Collected data:
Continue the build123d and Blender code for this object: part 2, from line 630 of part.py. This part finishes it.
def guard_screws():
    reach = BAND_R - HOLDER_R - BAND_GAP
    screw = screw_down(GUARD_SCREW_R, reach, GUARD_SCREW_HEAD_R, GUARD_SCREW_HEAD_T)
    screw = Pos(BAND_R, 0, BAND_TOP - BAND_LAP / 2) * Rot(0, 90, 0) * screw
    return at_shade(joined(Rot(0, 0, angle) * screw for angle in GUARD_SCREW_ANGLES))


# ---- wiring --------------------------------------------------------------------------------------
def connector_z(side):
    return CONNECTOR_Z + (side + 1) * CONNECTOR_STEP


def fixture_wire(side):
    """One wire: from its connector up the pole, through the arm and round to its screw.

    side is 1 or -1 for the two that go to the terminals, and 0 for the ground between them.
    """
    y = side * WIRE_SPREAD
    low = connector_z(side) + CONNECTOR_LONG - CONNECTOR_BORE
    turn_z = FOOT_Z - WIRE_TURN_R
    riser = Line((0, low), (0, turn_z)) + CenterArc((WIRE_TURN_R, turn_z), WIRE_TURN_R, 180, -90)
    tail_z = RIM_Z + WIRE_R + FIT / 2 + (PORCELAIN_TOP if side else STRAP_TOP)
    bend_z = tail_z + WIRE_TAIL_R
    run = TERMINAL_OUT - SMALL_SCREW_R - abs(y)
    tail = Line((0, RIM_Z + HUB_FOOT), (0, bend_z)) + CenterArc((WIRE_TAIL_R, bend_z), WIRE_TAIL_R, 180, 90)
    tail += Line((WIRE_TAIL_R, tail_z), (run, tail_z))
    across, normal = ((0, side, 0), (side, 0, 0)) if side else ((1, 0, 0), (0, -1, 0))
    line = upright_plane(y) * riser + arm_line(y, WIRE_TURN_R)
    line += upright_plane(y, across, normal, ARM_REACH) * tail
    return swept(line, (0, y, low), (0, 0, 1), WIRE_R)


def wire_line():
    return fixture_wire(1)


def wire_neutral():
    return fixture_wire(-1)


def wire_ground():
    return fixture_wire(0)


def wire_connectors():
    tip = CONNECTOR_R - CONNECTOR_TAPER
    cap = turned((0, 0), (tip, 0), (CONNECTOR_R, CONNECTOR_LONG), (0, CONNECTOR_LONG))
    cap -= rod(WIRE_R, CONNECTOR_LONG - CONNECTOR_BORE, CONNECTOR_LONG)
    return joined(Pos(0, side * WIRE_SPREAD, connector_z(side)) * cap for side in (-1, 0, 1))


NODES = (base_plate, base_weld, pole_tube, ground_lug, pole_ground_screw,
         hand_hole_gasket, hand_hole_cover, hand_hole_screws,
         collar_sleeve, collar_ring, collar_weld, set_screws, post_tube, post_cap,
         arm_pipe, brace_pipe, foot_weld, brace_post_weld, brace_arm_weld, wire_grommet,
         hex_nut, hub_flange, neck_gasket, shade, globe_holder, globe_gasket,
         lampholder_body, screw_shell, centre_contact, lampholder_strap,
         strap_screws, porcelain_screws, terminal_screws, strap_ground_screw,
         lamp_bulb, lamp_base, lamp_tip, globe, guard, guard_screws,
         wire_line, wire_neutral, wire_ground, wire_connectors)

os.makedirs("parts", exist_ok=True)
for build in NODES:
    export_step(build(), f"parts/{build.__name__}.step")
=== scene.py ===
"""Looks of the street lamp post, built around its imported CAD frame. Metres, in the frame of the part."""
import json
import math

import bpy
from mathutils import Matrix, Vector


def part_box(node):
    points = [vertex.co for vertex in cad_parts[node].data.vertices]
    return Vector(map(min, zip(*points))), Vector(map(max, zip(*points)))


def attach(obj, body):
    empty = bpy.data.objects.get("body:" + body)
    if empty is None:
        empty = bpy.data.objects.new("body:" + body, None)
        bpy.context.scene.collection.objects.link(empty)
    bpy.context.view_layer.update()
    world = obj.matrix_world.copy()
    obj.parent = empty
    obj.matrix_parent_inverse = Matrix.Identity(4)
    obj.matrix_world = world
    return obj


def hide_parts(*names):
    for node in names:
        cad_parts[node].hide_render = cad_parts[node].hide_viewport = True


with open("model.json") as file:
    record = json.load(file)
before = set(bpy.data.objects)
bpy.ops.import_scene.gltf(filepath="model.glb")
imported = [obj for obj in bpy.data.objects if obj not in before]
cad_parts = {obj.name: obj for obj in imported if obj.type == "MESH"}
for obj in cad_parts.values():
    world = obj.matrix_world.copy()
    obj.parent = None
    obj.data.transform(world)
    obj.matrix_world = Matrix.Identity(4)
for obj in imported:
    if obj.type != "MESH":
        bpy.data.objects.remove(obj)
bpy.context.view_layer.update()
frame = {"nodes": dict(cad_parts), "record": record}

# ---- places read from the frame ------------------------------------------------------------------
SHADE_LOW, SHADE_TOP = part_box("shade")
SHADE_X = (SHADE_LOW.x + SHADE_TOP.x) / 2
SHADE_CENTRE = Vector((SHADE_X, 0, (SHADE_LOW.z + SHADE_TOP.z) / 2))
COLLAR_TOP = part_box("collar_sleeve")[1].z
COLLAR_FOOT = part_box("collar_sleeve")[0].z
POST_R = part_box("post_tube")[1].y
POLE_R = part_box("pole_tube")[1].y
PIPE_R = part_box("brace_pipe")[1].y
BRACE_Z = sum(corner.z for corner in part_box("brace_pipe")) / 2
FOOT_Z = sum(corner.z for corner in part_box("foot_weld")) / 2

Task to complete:
Set down, without any change, only the lines from the line that holds "for node in" through the line that holds "in imported if", both lines included.

Output for this exercise:
    for node in names:
        cad_parts[node].hide_render = cad_parts[node].hide_viewport = True


with open("model.json") as file:
    record = json.load(file)
before = set(bpy.data.objects)
bpy.ops.import_scene.gltf(filepath="model.glb")
imported = [obj for obj in bpy.data.objects if obj not in before]
cad_parts = {obj.name: obj for obj in imported if obj.type == "MESH"}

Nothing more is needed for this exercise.